Relapse prevention prepares clients to rebound when anger episodes reappear. “We
want to convince people to persevere by showing them that their angry reactions
and behaviors do not get them what they want. Many high-anger people are more
likely to be imprisoned, routinely damage social relationships, disrupt career
prospects, and develop health-related problems.”
How to Control Your Anger Before It Controls You—A Self-Help
Book
A popular self-help book Tafrate co-authored with the eminent founder of
Rational Emotive Behavior Therapy (REBT), Dr. Albert Ellis, is titled How to
Control Your Anger Before It Controls You (1997, Carol Publishing Group).
The breakthrough precepts of REBT serve as the means to rewire rage and to use
assertiveness instead of anger to live more serenely in an often difficult and
unfair world.
“The book attempts to help people discover their rage-creating beliefs and to
teach them to focus on ways to think themselves out of anger,” said Tafrate.
“For example, some people have a low frustration tolerance and can be trained to
think and act differently to change negative patterns of behavior. A mother on
the verge of shaking her shrieking baby may be thinking ‘this baby shouldn’t cry
so much and I can’t take it anymore.’ We want her to change her thoughts to
‘some babies cry more than others. I can get through this.’” Further,
problem-solving interventions show readers how to think in terms of multiple
potential options to cope with a situation. “We try to get people to think about
consequences,” Tafrate explains. “In this case, the shaken baby could become
brain damaged, even die. So, the mother, made aware of this, must consider other
options, check for physical causes of the crying, or call a friend or doctor for
advice, perhaps hire a baby sitter.”
One way of thinking oneself out of anger is through a cognitive procedure for
examining and uprooting angry thoughts and feelings called Disputing through
Debating one’s Irrational Beliefs. Instructions and exercises are included on
self-monitoring forms embedded throughout the book to help readers to challenge
and eliminate angry reactions.
Widening the Breadth of Anger Research
Tafrate’s writings on disorders commonly found in criminal justice settings and
on the nature and treatment of anger have been published in scores of scientific
journals and books for practitioners. This year he has expanded his research to
another neglected topic: screening/assessment of individuals with anger
problems. He and colleague Dr. Raymond DiGiuseppe, in the Psychology Department
at St. John’s University, Jamaica, NY, have published an Anger Disorder Scale.

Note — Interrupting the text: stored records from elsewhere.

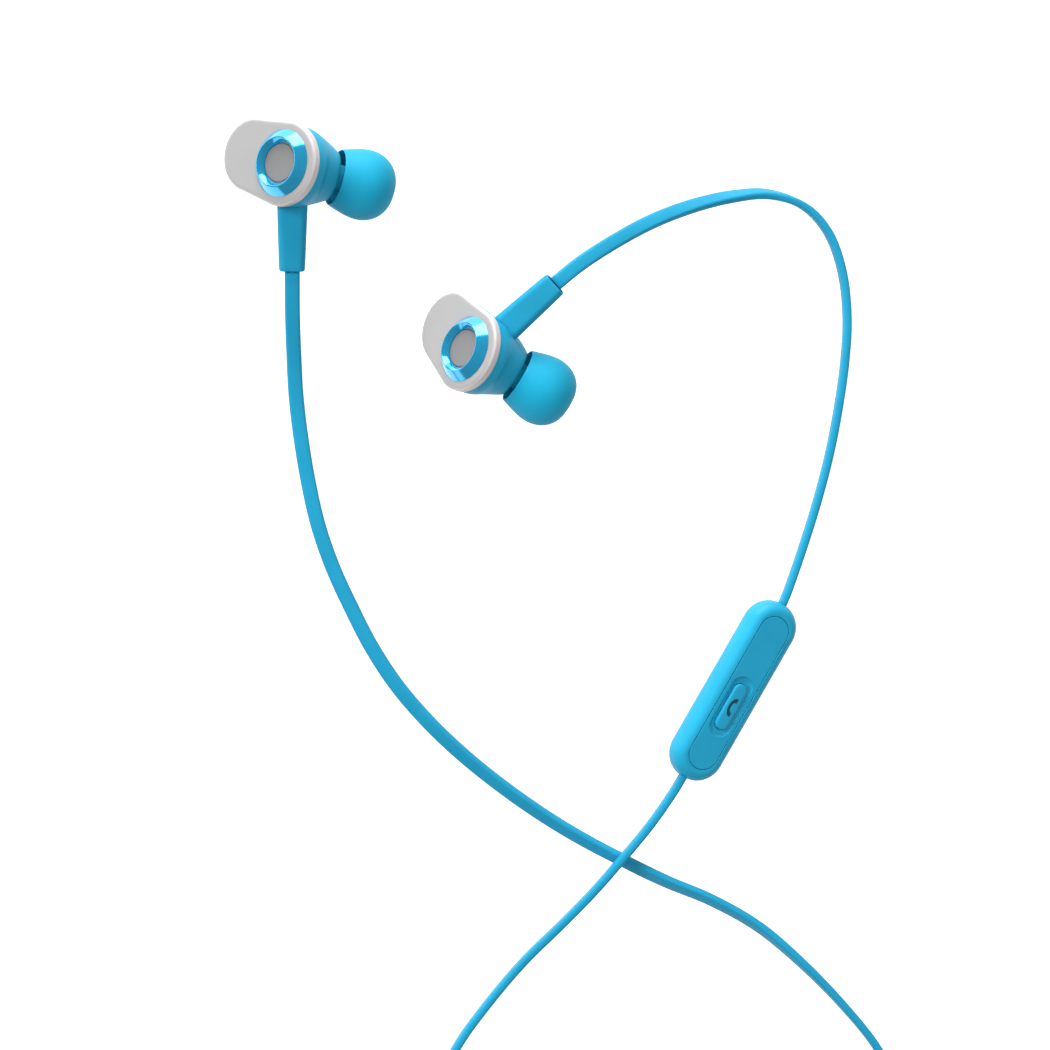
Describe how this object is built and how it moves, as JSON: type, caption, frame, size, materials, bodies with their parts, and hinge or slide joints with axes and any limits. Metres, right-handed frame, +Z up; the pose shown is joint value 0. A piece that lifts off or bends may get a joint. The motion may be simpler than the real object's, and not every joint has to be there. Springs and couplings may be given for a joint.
{
  "type": "wired in-ear earphones",
  "caption": "Wired in-ear earphones: angled buds with pill faceplates and silicone tips, flat cord, one-key in-line remote, Y-splitter and four-pole 3.5 mm plug.",
  "frame": {"origin": "on the surface they lie on, below the middle of the box round the earbuds and the remote", "axes": "+Z up from the surface, +Y towards the left earbud and away from the splitter and plug, +X to the right with the remote on the right"},
  "size_m": [0.1268, 0.2522, 0.0182],
  "materials": {
    "faceplate_silver": "fine satin metallic lacquer over a moulded plate",
    "ring_blue_metal": "polished, blue anodised",
    "disc_grey_metal": "fine spun satin",
    "housing_blue": "satin moulded plastic",
    "inlay_blue": "satin, slightly glossier than the shell",
    "tip_silicone": "matte silicone rubber",
    "relief_blue": "matte elastomer overmould",
    "cord_blue": "matte extruded elastomer jacket",
    "steel_mesh": "woven wire",
    "driver_steel": "plated stamping",
    "magnet_nickel": "nickel plated",
    "frame_grey": "moulded plastic",
    "coil_copper": "enamelled copper winding",
    "diaphragm_film": "thin polyester film",
    "board_green": "solder mask",
    "gasket_black": "foam rubber",
    "plug_plating": "nickel plated brass",
    "insulator_black": "moulded plastic",
    "tie_black": "soft moulded strap"
  },
  "bodies": {
    "earphones": {"left_faceplate": "faceplate_silver", "left_trim_ring": "ring_blue_metal", "left_badge_disc": "disc_grey_metal", "left_housing": "housing_blue", "left_nozzle_mesh": "steel_mesh", "left_strain_relief": "relief_blue", "left_terminal_board": "board_green", "left_driver_yoke": "driver_steel", "left_driver_magnet": "magnet_nickel", "left_driver_pole_plate": "driver_steel", "left_driver_frame": "frame_grey", "left_driver_cover": "driver_steel", "right_faceplate": "faceplate_silver", "right_trim_ring": "ring_blue_metal", "right_badge_disc": "disc_grey_metal", "right_housing": "housing_blue", "right_nozzle_mesh": "steel_mesh", "right_strain_relief": "relief_blue", "right_terminal_board": "board_green", "right_driver_yoke": "driver_steel", "right_driver_magnet": "magnet_nickel", "right_driver_pole_plate": "driver_steel", "right_driver_frame": "frame_grey", "right_driver_cover": "driver_steel", "remote_top_shell": "housing_blue", "remote_bottom_shell": "housing_blue", "remote_inlay": "inlay_blue", "key_switch": "driver_steel", "remote_board": "board_green", "microphone": "driver_steel", "microphone_gasket": "gasket_black", "splitter_upper": "relief_blue", "splitter_lower": "relief_blue", "splitter_core": "frame_grey", "plug_relief": "relief_blue", "plug_grip": "relief_blue", "plug_collar": "plug_plating", "plug_sleeve": "plug_plating", "plug_microphone_ring": "plug_plating", "plug_right_ring": "plug_plating", "plug_tip": "plug_plating", "plug_insulator": "insulator_black", "left_cord": "cord_blue", "right_cord_upper": "cord_blue", "right_cord_lower": "cord_blue", "main_cord": "cord_blue", "cord_coil": "cord_blue", "main_cord_tail": "cord_blue", "cord_ties": "tie_black"},
    "left_tip": {"left_ear_tip": "tip_silicone"},
    "right_tip": {"right_ear_tip": "tip_silicone"},
    "key": {"call_key": "inlay_blue"},
    "left_cone": {"left_diaphragm": "diaphragm_film", "left_voice_coil": "coil_copper"},
    "right_cone": {"right_diaphragm": "diaphragm_film", "right_voice_coil": "coil_copper"}
  },
  "joints": [
    {"name": "left_tip_slide", "type": "slide", "parent": "earphones", "child": "left_tip", "axis": [0.9391, -0.2059, -0.2751], "range_m": [0, 0.006]},
    {"name": "right_tip_slide", "type": "slide", "parent": "earphones", "child": "right_tip", "axis": [0.8629, -0.4931, -0.1104], "range_m": [0, 0.006]},
    {"name": "call_key_press", "type": "slide", "parent": "earphones", "child": "key", "axis": [-0.2524, 0.1475, -0.9563], "range_m": [0, 0.0003], "stiffness_N_per_m": 2000},
    {"name": "left_cone_travel", "type": "slide", "parent": "earphones", "child": "left_cone", "axis": [-0.6595, 0.0647, 0.749], "range_m": [-0.00015, 0.00015], "stiffness_N_per_m": 100},
    {"name": "right_cone_travel", "type": "slide", "parent": "earphones", "child": "right_cone", "axis": [-0.7683, 0.2218, 0.6004], "range_m": [-0.00015, 0.00015], "stiffness_N_per_m": 100}
  ]
}
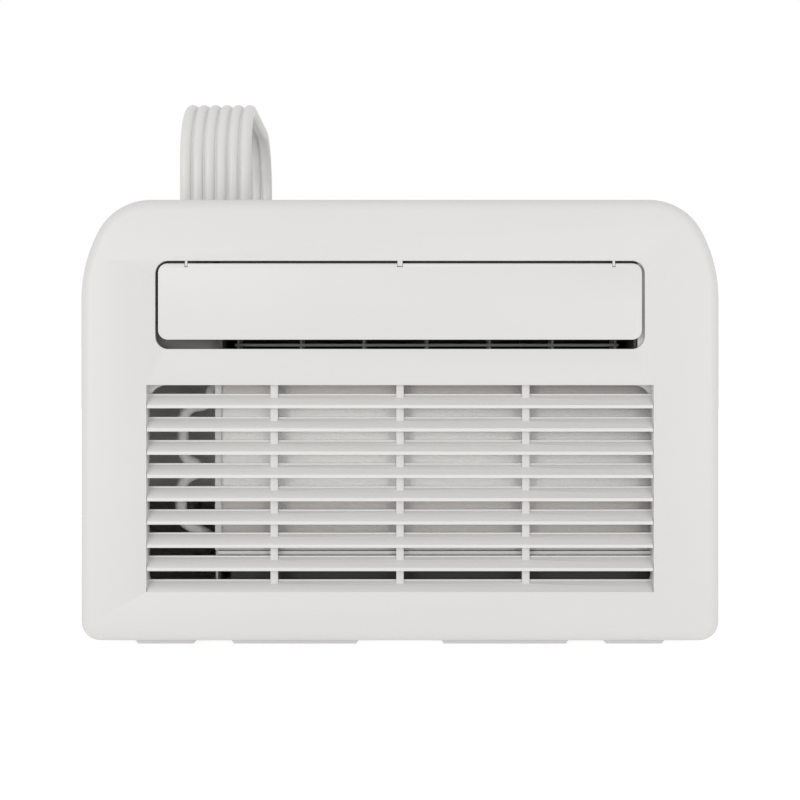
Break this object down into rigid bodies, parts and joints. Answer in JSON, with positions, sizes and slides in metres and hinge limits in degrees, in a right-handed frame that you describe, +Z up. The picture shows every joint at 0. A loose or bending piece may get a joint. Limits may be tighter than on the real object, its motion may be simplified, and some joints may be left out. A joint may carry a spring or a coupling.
{
  "type": "window air conditioner",
  "caption": "Saddle split window air conditioner: a rounded indoor unit with flap outlet and slatted intake, joined over the sill to an outdoor unit by a ribbed line band.",
  "frame": {"origin": "on the floor, at the middle of the whole assembly in width and depth", "axes": "+Z up, +X to the right seen from the room, -Y towards the room (the indoor unit's face), +Y outdoors"},
  "size_m": [0.48, 0.58, 0.448],
  "materials": {
    "shell": "fine satin moulded",
    "outdoor_shell": "satin powder coat",
    "grille": "fine satin moulded",
    "button": "satin",
    "filter_mesh": "fine net",
    "vane": "matt",
    "link_bar": "matt",
    "duct": "matt",
    "blower": "matt",
    "gear": "satin",
    "band": "soft gloss",
    "lagging": "foam skin",
    "copper": "dull copper",
    "fins": "mill",
    "steel": "zinc plated",
    "motor_steel": "pressed steel",
    "guard": "coated",
    "black_metal": "semi gloss",
    "rubber": "matt",
    "board": "solder mask",
    "lens": "gloss"
  },
  "bodies": {
    "cabinets": {"front_panel": "shell", "intake_grille": "grille", "flap_motor": "motor_steel", "vane_motor": "motor_steel", "outlet_duct": "duct", "blower_motor": "motor_steel", "blower_bearing": "rubber", "evaporator_fins": "fins", "evaporator_tubes": "copper", "drip_tray": "duct", "pipe_bay_wall": "grille", "junction_box": "duct", "control_box": "grille", "control_board": "board", "indoor_cabinet": "shell", "indoor_rear_cover": "shell", "indoor_feet": "shell", "display_window": "lens", "cord_gland": "rubber", "indoor_screws": "steel", "line_band": "band", "band_collars": "rubber", "suction_line": "lagging", "liquid_line": "copper", "outdoor_cabinet": "outdoor_shell", "outdoor_front_panel": "outdoor_shell", "outdoor_rear_panel": "outdoor_shell", "fan_guard": "guard", "outdoor_feet": "rubber", "compressor": "black_metal", "compressor_mounts": "rubber", "accumulator": "black_metal", "discharge_pipe": "copper", "capillary_tube": "copper", "condenser_fins": "fins", "condenser_tubes": "copper", "fan_shroud": "duct", "fan_motor": "motor_steel", "motor_bracket": "steel", "run_capacitor": "steel", "drain_outlet": "rubber", "outdoor_screws": "steel"},
    "flap": {"outlet_flap": "shell"},
    "pinion": {"flap_pinion": "gear"},
    "link_bar": {"vane_link_bar": "link_bar"},
    "blower": {"blower_wheel": "blower"},
    "fan": {"condenser_fan": "blower"},
    "filter": {"filter_frame": "grille", "filter_mesh": "filter_mesh"},
    "power_key": {"power_button": "button"},
    "mode_key": {"mode_button": "button"},
    "cooler_key": {"cooler_button": "button"},
    "warmer_key": {"warmer_button": "button"},
    "vane_1": {"vane_1": "vane"},
    "vane_2": {"vane_2": "vane"},
    "vane_3": {"vane_3": "vane"},
    "vane_4": {"vane_4": "vane"},
    "vane_5": {"vane_5": "vane"},
    "vane_6": {"vane_6": "vane"},
    "vane_7": {"vane_7": "vane"}
  },
  "joints": [
    {"name": "flap_tilt", "type": "hinge", "parent": "cabinets", "child": "flap", "pos_m": [0, -0.2882, 0.286], "axis": [-1, 0, 0], "range_deg": [0, 60]},
    {"name": "pinion_spin", "type": "hinge", "parent": "cabinets", "child": "pinion", "pos_m": [0.1735, -0.2722, 0.25829], "axis": [-1, 0, 0], "range_deg": [-260, 0]},
    {"name": "vane_1_swing", "type": "hinge", "parent": "cabinets", "child": "vane_1", "pos_m": [-0.1243, -0.244, 0.255], "axis": [0, 0, 1], "range_deg": [-30, 30]},
    {"name": "vane_2_swing", "type": "hinge", "parent": "cabinets", "child": "vane_2", "pos_m": [-0.076, -0.244, 0.255], "axis": [0, 0, 1], "range_deg": [-30, 30]},
    {"name": "vane_3_swing", "type": "hinge", "parent": "cabinets", "child": "vane_3", "pos_m": [-0.0277, -0.244, 0.255], "axis": [0, 0, 1], "range_deg": [-30, 30]},
    {"name": "vane_4_swing", "type": "hinge", "parent": "cabinets", "child": "vane_4", "pos_m": [0.0206, -0.244, 0.255], "axis": [0, 0, 1], "range_deg": [-30, 30]},
    {"name": "vane_5_swing", "type": "hinge", "parent": "cabinets", "child": "vane_5", "pos_m": [0.0689, -0.244, 0.255], "axis": [0, 0, 1], "range_deg": [-30, 30]},
    {"name": "vane_6_swing", "type": "hinge", "parent": "cabinets", "child": "vane_6", "pos_m": [0.1172, -0.244, 0.255], "axis": [0, 0, 1], "range_deg": [-30, 30]},
    {"name": "vane_7_swing", "type": "hinge", "parent": "cabinets", "child": "vane_7", "pos_m": [0.1655, -0.244, 0.255], "axis": [0, 0, 1], "range_deg": [-30, 30]},
    {"name": "link_bar_pivot", "type": "hinge", "parent": "vane_1", "child": "link_bar", "pos_m": [-0.1243, -0.256, 0.2272], "axis": [0, 0, 1], "range_deg": [-30, 30]},
    {"name": "blower_spin", "type": "hinge", "parent": "cabinets", "child": "blower", "pos_m": [0, -0.172, 0.232], "axis": [1, 0, 0], "continuous": true},
    {"name": "fan_spin", "type": "hinge", "parent": "cabinets", "child": "fan", "pos_m": [0.05, 0.25, 0.172], "axis": [0, 1, 0], "continuous": true},
    {"name": "filter_slide", "type": "slide", "parent": "cabinets", "child": "filter", "axis": [1, 0, 0], "range_m": [0, 0.34]},
    {"name": "power_press", "type": "slide", "parent": "cabinets", "child": "power_key", "axis": [0, 0, -1], "range_m": [0, 0.001], "stiffness_N_per_m": 200, "springref_m": -0.001},
    {"name": "mode_press", "type": "slide", "parent": "cabinets", "child": "mode_key", "axis": [0, 0, -1], "range_m": [0, 0.001], "stiffness_N_per_m": 200, "springref_m": -0.001},
    {"name": "cooler_press", "type": "slide", "parent": "cabinets", "child": "cooler_key", "axis": [0, 0, -1], "range_m": [0, 0.001], "stiffness_N_per_m": 200, "springref_m": -0.001},
    {"name": "warmer_press", "type": "slide", "parent": "cabinets", "child": "warmer_key", "axis": [0, 0, -1], "range_m": [0, 0.001], "stiffness_N_per_m": 200, "springref_m": -0.001}
  ],
  "couplings": [
    {"joint": "pinion_spin", "follows": "flap_tilt", "ratio": -4.3333},
    {"joint": "vane_2_swing", "follows": "vane_1_swing", "ratio": 1},
    {"joint": "vane_3_swing", "follows": "vane_1_swing", "ratio": 1},
    {"joint": "vane_4_swing", "follows": "vane_1_swing", "ratio": 1},
    {"joint": "vane_5_swing", "follows": "vane_1_swing", "ratio": 1},
    {"joint": "vane_6_swing", "follows": "vane_1_swing", "ratio": 1},
    {"joint": "vane_7_swing", "follows": "vane_1_swing", "ratio": 1},
    {"joint": "link_bar_pivot", "follows": "vane_1_swing", "ratio": -1}
  ]
}
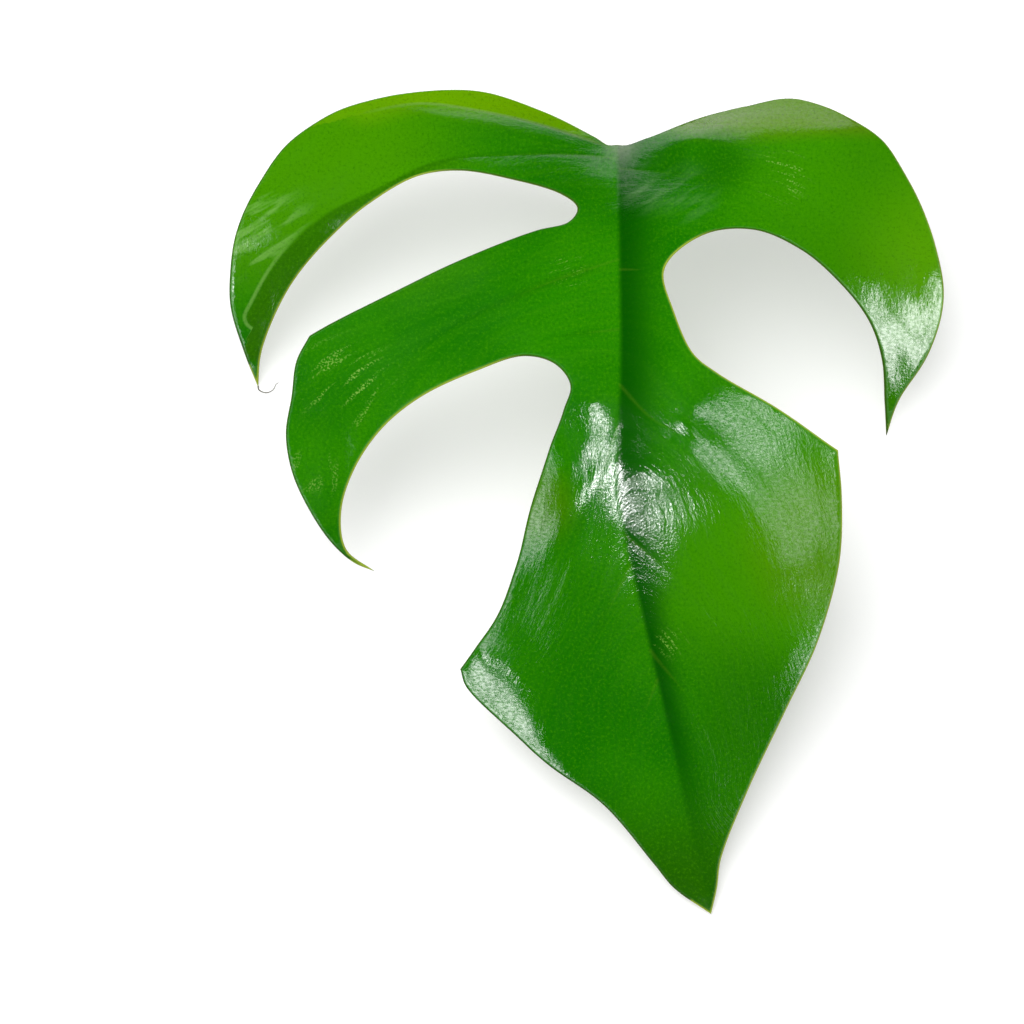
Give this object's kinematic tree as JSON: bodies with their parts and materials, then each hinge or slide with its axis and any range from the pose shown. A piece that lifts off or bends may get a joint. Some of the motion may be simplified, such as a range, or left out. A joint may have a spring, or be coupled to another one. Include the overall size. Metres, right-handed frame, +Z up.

The questionnaire and manual were created as an instrument not only to describe
the clinical nature of a person’s anger problems, but also to guide
intervention.
Tafrate is working on anger profiles of offenders, examining for example if
spouse abusers have different anger patterns than substance abusers. Tafrate and
colleague Dr. Damon Mitchell, assistant professor of criminology and criminal
justice, are also developing a Criminal Thinking Scale.
Knowledge of anger treatment is still developing, and Chip Tafrate is forging
into that frontier on a search for much-needed scientific guidance.